§ **Stated goal**: From the listing below, pull each line that includes "Write".

§ **Dataset records**:

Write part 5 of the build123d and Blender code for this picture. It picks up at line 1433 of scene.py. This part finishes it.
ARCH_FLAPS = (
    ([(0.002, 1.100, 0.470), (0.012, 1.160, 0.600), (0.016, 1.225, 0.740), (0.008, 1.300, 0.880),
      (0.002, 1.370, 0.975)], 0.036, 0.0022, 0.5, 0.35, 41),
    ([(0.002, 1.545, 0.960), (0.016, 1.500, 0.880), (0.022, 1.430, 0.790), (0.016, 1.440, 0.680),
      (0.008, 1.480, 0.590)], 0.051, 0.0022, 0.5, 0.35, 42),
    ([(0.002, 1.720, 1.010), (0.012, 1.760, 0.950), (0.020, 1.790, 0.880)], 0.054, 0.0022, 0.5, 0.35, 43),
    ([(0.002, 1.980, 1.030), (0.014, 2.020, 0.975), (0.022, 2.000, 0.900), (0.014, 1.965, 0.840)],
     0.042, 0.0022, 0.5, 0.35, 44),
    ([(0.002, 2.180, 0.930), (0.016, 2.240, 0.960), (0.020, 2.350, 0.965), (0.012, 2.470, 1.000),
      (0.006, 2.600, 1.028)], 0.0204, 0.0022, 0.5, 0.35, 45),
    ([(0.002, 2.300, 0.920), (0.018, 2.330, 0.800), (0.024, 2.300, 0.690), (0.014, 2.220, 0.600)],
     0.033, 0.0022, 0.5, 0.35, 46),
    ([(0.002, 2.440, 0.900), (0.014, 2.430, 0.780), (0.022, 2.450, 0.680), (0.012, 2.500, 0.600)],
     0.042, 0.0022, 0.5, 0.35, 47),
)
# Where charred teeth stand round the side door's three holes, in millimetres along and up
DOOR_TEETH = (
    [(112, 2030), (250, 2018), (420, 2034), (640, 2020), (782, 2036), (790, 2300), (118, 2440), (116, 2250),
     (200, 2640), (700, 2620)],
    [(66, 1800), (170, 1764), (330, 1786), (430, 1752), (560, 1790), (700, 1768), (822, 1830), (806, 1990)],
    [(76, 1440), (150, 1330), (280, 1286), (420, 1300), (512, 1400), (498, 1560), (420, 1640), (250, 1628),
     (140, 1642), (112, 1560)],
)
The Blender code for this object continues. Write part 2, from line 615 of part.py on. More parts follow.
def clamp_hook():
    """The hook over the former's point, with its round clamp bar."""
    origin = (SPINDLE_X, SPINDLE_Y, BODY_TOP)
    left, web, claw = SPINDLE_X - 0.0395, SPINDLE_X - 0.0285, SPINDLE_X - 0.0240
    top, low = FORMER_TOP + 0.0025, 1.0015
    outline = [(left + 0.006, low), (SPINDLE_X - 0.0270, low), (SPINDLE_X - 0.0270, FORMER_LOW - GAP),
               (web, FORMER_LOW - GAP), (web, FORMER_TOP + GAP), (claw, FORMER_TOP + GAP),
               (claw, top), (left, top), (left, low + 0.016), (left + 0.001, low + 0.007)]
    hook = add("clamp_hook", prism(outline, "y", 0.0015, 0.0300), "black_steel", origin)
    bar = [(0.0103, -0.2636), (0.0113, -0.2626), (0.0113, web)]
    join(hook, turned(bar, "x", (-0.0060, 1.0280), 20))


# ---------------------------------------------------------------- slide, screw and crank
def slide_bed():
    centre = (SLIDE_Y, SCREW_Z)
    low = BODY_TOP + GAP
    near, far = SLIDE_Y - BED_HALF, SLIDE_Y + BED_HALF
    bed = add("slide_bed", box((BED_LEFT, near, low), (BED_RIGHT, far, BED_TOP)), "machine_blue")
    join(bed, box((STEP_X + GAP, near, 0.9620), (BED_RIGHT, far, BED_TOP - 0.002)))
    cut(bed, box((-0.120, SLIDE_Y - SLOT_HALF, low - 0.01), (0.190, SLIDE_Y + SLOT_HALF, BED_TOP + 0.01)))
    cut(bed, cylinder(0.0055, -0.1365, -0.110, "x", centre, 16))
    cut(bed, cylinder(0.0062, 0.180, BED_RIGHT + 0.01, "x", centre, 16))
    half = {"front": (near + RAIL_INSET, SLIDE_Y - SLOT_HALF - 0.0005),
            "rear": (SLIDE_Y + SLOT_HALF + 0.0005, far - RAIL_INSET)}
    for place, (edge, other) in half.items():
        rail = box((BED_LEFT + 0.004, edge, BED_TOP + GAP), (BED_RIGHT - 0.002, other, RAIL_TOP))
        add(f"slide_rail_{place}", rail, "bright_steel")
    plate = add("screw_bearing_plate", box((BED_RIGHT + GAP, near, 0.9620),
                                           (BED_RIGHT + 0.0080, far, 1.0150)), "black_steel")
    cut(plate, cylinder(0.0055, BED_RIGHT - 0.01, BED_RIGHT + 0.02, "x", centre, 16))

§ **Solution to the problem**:
Write part 5 of the build123d and Blender code for this picture. It picks up at line 1433 of scene.py. This part finishes it.
The Blender code for this object continues. Write part 2, from line 615 of part.py on. More parts follow.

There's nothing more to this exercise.